**What the exercise asks**.
Copy out all of the material exactly as presented.

===== Records to use =====

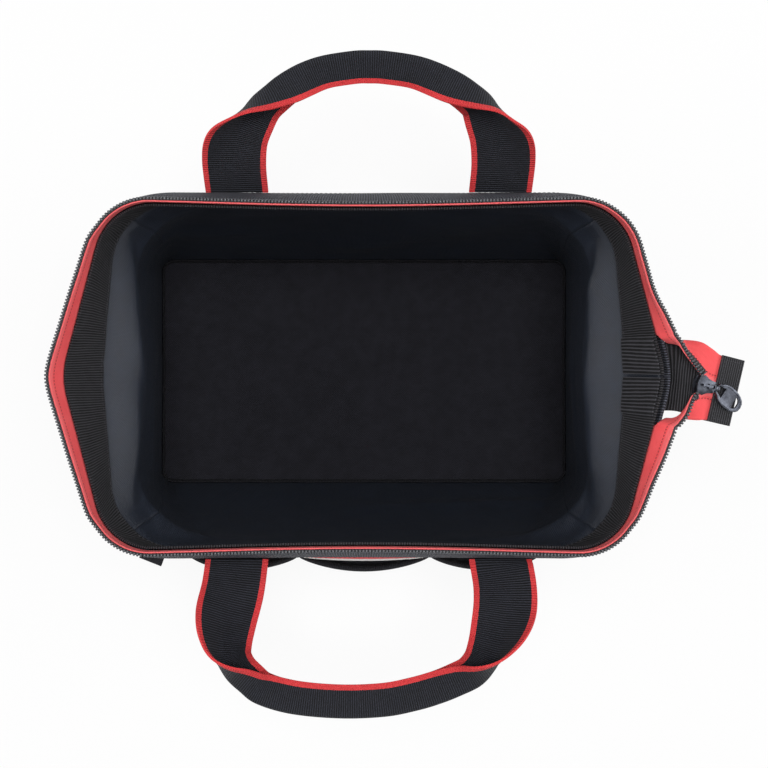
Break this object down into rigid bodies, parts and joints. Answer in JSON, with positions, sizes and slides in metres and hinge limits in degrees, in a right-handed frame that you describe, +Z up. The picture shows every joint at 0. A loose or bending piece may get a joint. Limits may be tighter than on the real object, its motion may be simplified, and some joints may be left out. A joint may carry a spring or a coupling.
{
  "type": "tool bag",
  "caption": "Open zippered tool bag of padded cloth on a stiff base, with a webbing band round its mouth, folded-grip handles, a zip with a tail, and a pleated front pocket.",
  "frame": {"origin": "middle of the base's flat underside", "axes": "+X along the bag to the zip's tail, -Y to the front pocket, +Z up out of the mouth"},
  "size_m": [0.4209, 0.3951, 0.2394],
  "materials": {
    "wall_cloth": "matte",
    "lining_cloth": "matte",
    "padding": "matte",
    "board": "matte",
    "webbing": "ribbed",
    "red_tape": "matte",
    "coil": "satin",
    "patch": "smooth",
    "gunmetal": "satin"
  },
  "bodies": {
    "bag_body": {"back_wall": "wall_cloth", "front_wall": "wall_cloth", "left_end_wall": "wall_cloth", "right_end_wall": "wall_cloth", "base_panel": "wall_cloth", "base_piping": "wall_cloth", "front_pocket": "wall_cloth", "back_lining": "lining_cloth", "front_lining": "lining_cloth", "left_end_lining": "lining_cloth", "right_end_lining": "lining_cloth", "floor_lining": "lining_cloth", "back_padding": "padding", "front_padding": "padding", "left_end_padding": "padding", "right_end_padding": "padding", "base_board": "board", "floor_binding": "webbing", "rim_webbing_outer": "webbing", "rim_webbing_inner": "webbing", "tail_strip": "webbing", "tail_cap": "webbing", "front_left_foot": "webbing", "front_right_foot": "webbing", "back_left_foot": "webbing", "back_right_foot": "webbing", "front_pocket_binding": "webbing", "front_left_tab": "webbing", "zip_tape": "red_tape", "zip_teeth": "coil", "zip_tail_chain": "coil", "front_patch": "patch"},
    "back_handle": {"back_handle": "webbing"},
    "front_handle": {"front_handle": "webbing"},
    "zip_slider": {"slider_body": "gunmetal"},
    "zip_link": {"pull_link": "gunmetal"},
    "zip_pull": {"pull_tab": "gunmetal"}
  },
  "joints": [
    {"name": "back_handle_swing", "type": "hinge", "parent": "bag_body", "child": "back_handle", "pos_m": [0.003, 0.11753, 0.1843], "axis": [1, 0, 0], "range_deg": [-116, 46]},
    {"name": "front_handle_swing", "type": "hinge", "parent": "bag_body", "child": "front_handle", "pos_m": [0.003, -0.11753, 0.1843], "axis": [-1, 0, 0], "range_deg": [-86, 60]},
    {"name": "zip_slide", "type": "slide", "parent": "bag_body", "child": "zip_slider", "axis": [0.9156, -0.2114, -0.342], "range_m": [-0.006, 0]},
    {"name": "link_swing", "type": "hinge", "parent": "zip_slider", "child": "zip_link", "pos_m": [0.20731, -0.00604, 0.22902], "axis": [-0.225, -0.9744, 0], "range_deg": [0, 110]},
    {"name": "pull_swing", "type": "hinge", "parent": "zip_link", "child": "zip_pull", "pos_m": [0.21204, -0.00713, 0.22832], "axis": [-0.5648, -0.8143, 0.1336], "range_deg": [0, 60]}
  ]
}
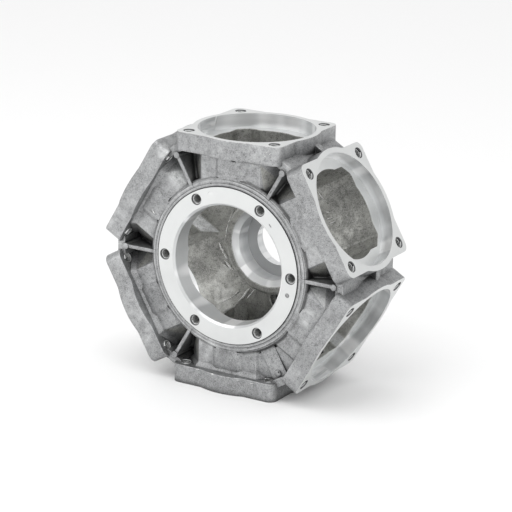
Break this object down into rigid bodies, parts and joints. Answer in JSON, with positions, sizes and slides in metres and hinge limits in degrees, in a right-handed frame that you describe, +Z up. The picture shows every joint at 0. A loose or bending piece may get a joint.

=====

**Final answer**.
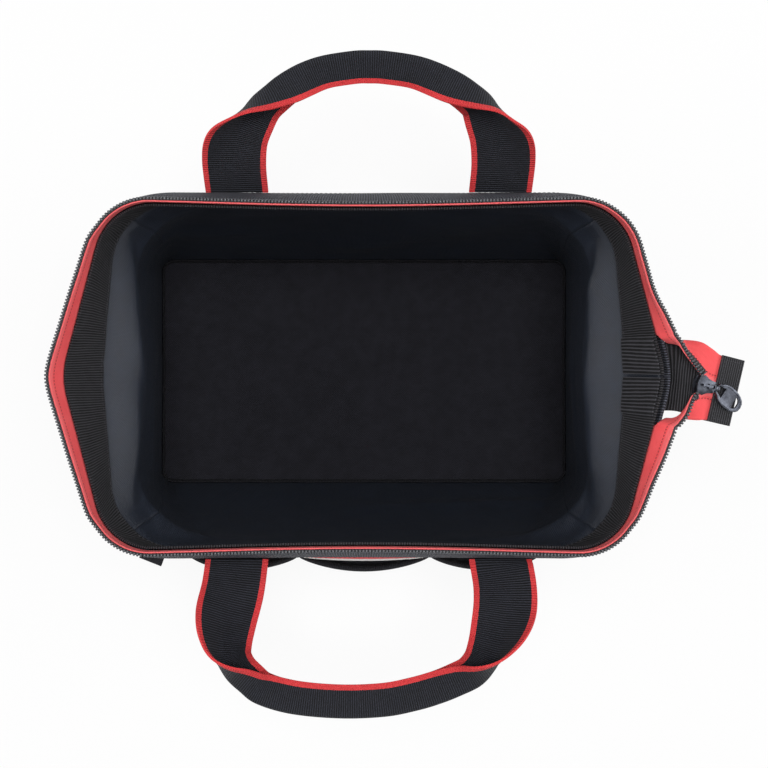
Break this object down into rigid bodies, parts and joints. Answer in JSON, with positions, sizes and slides in metres and hinge limits in degrees, in a right-handed frame that you describe, +Z up. The picture shows every joint at 0. A loose or bending piece may get a joint. Limits may be tighter than on the real object, its motion may be simplified, and some joints may be left out. A joint may carry a spring or a coupling.
{
  "type": "tool bag",
  "caption": "Open zippered tool bag of padded cloth on a stiff base, with a webbing band round its mouth, folded-grip handles, a zip with a tail, and a pleated front pocket.",
  "frame": {"origin": "middle of the base's flat underside", "axes": "+X along the bag to the zip's tail, -Y to the front pocket, +Z up out of the mouth"},
  "size_m": [0.4209, 0.3951, 0.2394],
  "materials": {
    "wall_cloth": "matte",
    "lining_cloth": "matte",
    "padding": "matte",
    "board": "matte",
    "webbing": "ribbed",
    "red_tape": "matte",
    "coil": "satin",
    "patch": "smooth",
    "gunmetal": "satin"
  },
  "bodies": {
    "bag_body": {"back_wall": "wall_cloth", "front_wall": "wall_cloth", "left_end_wall": "wall_cloth", "right_end_wall": "wall_cloth", "base_panel": "wall_cloth", "base_piping": "wall_cloth", "front_pocket": "wall_cloth", "back_lining": "lining_cloth", "front_lining": "lining_cloth", "left_end_lining": "lining_cloth", "right_end_lining": "lining_cloth", "floor_lining": "lining_cloth", "back_padding": "padding", "front_padding": "padding", "left_end_padding": "padding", "right_end_padding": "padding", "base_board": "board", "floor_binding": "webbing", "rim_webbing_outer": "webbing", "rim_webbing_inner": "webbing", "tail_strip": "webbing", "tail_cap": "webbing", "front_left_foot": "webbing", "front_right_foot": "webbing", "back_left_foot": "webbing", "back_right_foot": "webbing", "front_pocket_binding": "webbing", "front_left_tab": "webbing", "zip_tape": "red_tape", "zip_teeth": "coil", "zip_tail_chain": "coil", "front_patch": "patch"},
    "back_handle": {"back_handle": "webbing"},
    "front_handle": {"front_handle": "webbing"},
    "zip_slider": {"slider_body": "gunmetal"},
    "zip_link": {"pull_link": "gunmetal"},
    "zip_pull": {"pull_tab": "gunmetal"}
  },
  "joints": [
    {"name": "back_handle_swing", "type": "hinge", "parent": "bag_body", "child": "back_handle", "pos_m": [0.003, 0.11753, 0.1843], "axis": [1, 0, 0], "range_deg": [-116, 46]},
    {"name": "front_handle_swing", "type": "hinge", "parent": "bag_body", "child": "front_handle", "pos_m": [0.003, -0.11753, 0.1843], "axis": [-1, 0, 0], "range_deg": [-86, 60]},
    {"name": "zip_slide", "type": "slide", "parent": "bag_body", "child": "zip_slider", "axis": [0.9156, -0.2114, -0.342], "range_m": [-0.006, 0]},
    {"name": "link_swing", "type": "hinge", "parent": "zip_slider", "child": "zip_link", "pos_m": [0.20731, -0.00604, 0.22902], "axis": [-0.225, -0.9744, 0], "range_deg": [0, 110]},
    {"name": "pull_swing", "type": "hinge", "parent": "zip_link", "child": "zip_pull", "pos_m": [0.21204, -0.00713, 0.22832], "axis": [-0.5648, -0.8143, 0.1336], "range_deg": [0, 60]}
  ]
}
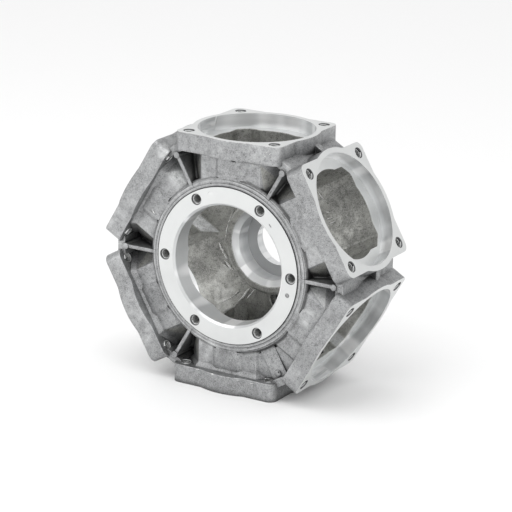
Break this object down into rigid bodies, parts and joints. Answer in JSON, with positions, sizes and slides in metres and hinge limits in degrees, in a right-handed frame that you describe, +Z up. The picture shows every joint at 0. A loose or bending piece may get a joint.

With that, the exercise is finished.